WRITING JOB DESCRIPTIONS

By Carol Nibley

Recently I asked a group of HR practitioners if they enjoyed writing job descriptions. The response was a resounding “no.” We then discussed the practical uses of job descriptions, and everyone agreed that up-to-date and accurate descriptions are absolutely essential for the following reasons:

  • Recruiting and selection
  • Compensation administration
  • Establishing performance standards/performance appraisals
  • Training
  • Affirmative action planning
  • Legal defense
  • Career paths and succession planning
  • Organizational design

For example, suppose you were planning to fill an open position. Without a current job description, how would you be able to tell candidates what they will be doing or find candidates with the right skills? How do you know if your salary range for the position will entice the talent you need? How do you determine if the position should be exempt or non-exempt? How do you describe success in the position without knowing the performance standards? These are just a few of many questions a well written job description can answer.

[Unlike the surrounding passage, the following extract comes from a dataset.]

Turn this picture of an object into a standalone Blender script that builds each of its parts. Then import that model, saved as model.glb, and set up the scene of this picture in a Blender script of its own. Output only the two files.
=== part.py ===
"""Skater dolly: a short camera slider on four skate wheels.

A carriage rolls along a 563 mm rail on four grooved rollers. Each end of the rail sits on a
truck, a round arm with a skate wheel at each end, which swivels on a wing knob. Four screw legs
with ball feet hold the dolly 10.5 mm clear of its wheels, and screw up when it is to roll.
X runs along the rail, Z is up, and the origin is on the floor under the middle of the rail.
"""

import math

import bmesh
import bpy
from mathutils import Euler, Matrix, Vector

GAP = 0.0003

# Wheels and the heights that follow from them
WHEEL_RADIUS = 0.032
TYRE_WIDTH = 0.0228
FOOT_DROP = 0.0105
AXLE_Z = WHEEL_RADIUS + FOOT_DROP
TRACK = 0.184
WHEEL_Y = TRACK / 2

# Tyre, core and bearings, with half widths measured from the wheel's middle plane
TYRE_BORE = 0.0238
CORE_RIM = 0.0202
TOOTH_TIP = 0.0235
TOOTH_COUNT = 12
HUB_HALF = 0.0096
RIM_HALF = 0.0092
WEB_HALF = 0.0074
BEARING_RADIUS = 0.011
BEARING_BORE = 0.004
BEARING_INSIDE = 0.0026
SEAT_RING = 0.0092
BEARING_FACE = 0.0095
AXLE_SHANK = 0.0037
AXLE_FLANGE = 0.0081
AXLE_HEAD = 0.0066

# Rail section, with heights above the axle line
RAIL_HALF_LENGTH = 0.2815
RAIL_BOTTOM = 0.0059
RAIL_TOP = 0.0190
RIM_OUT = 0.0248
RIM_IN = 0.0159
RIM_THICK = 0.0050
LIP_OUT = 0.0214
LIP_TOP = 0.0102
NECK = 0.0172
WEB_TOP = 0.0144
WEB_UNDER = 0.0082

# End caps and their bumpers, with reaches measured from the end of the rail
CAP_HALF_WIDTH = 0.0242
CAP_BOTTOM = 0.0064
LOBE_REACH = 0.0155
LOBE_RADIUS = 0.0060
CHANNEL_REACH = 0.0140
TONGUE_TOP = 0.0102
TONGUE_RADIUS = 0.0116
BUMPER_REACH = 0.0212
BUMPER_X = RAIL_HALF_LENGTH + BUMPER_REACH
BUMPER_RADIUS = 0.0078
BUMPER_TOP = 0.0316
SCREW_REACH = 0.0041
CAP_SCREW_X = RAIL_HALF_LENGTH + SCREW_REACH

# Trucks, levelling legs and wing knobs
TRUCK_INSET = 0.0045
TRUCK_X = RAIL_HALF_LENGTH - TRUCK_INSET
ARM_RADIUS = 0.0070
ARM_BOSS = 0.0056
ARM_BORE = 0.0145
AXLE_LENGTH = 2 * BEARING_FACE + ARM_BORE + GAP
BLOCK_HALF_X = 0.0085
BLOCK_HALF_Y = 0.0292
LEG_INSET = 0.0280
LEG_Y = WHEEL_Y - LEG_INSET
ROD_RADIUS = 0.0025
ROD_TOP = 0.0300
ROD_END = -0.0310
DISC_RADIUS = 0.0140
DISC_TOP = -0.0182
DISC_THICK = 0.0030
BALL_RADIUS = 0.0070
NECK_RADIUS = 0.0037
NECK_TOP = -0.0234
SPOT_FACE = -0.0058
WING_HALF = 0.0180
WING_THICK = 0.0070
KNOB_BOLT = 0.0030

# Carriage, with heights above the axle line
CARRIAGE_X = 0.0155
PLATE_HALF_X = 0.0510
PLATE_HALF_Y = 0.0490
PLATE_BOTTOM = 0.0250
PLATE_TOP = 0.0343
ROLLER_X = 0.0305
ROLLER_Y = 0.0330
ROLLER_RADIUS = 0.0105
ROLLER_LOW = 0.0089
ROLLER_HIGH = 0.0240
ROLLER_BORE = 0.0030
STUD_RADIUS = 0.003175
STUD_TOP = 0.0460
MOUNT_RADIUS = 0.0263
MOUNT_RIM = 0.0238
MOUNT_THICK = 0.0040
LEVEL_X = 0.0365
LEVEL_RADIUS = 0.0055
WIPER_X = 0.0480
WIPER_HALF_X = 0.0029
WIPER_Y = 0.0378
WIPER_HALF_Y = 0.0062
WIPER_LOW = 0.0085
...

When researching data about positions and creating job descriptions, you’ll find that one of your best resources is found on O*Net: http://www.onetonline.org/. Not only can you find comprehensive information about tasks, job specifications, and related occupations, but also you have access to wage information and can create custom descriptions with just a few clicks. Creating accurate job descriptions can be simplified by taking advantage of online resources.

Writing job descriptions may not be fun, but the benefits are great. If you haven’t updated your job descriptions recently, consider the value to your organization of doing so.